Task objective: Restate, word for word, every line of the data.

··········

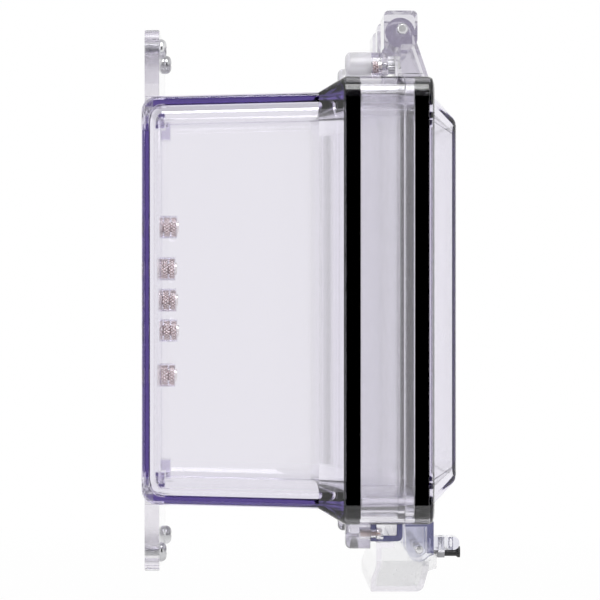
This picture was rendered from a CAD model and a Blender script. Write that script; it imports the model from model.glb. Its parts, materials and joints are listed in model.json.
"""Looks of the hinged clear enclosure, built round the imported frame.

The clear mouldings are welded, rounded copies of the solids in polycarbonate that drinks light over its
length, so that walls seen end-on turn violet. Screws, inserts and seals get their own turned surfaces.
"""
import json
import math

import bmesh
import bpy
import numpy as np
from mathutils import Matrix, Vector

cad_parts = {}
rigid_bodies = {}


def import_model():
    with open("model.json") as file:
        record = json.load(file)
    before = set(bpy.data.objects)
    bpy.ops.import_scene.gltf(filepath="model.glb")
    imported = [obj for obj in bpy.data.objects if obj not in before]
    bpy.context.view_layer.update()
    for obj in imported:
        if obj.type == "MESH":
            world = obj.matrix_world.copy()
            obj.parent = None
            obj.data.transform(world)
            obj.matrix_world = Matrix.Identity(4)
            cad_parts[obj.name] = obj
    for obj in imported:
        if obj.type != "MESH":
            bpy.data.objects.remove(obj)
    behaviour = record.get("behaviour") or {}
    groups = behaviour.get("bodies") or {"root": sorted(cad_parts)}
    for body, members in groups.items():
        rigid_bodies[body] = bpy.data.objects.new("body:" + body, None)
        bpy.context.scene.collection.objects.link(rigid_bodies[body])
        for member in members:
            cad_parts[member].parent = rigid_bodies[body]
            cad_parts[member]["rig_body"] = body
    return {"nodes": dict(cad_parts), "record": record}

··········

Solution to this task:
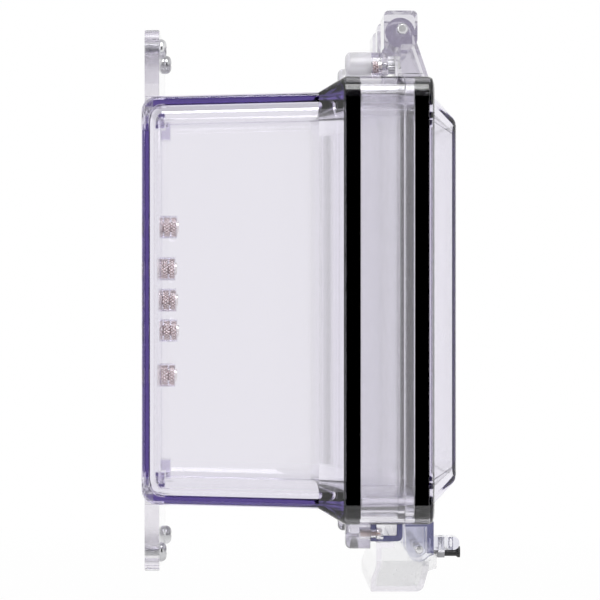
This picture was rendered from a CAD model and a Blender script. Write that script; it imports the model from model.glb. Its parts, materials and joints are listed in model.json.
"""Looks of the hinged clear enclosure, built round the imported frame.

The clear mouldings are welded, rounded copies of the solids in polycarbonate that drinks light over its
length, so that walls seen end-on turn violet. Screws, inserts and seals get their own turned surfaces.
"""
import json
import math

import bmesh
import bpy
import numpy as np
from mathutils import Matrix, Vector

cad_parts = {}
rigid_bodies = {}


def import_model():
    with open("model.json") as file:
        record = json.load(file)
    before = set(bpy.data.objects)
    bpy.ops.import_scene.gltf(filepath="model.glb")
    imported = [obj for obj in bpy.data.objects if obj not in before]
    bpy.context.view_layer.update()
    for obj in imported:
        if obj.type == "MESH":
            world = obj.matrix_world.copy()
            obj.parent = None
            obj.data.transform(world)
            obj.matrix_world = Matrix.Identity(4)
            cad_parts[obj.name] = obj
    for obj in imported:
        if obj.type != "MESH":
            bpy.data.objects.remove(obj)
    behaviour = record.get("behaviour") or {}
    groups = behaviour.get("bodies") or {"root": sorted(cad_parts)}
    for body, members in groups.items():
        rigid_bodies[body] = bpy.data.objects.new("body:" + body, None)
        bpy.context.scene.collection.objects.link(rigid_bodies[body])
        for member in members:
            cad_parts[member].parent = rigid_bodies[body]
            cad_parts[member]["rig_body"] = body
    return {"nodes": dict(cad_parts), "record": record}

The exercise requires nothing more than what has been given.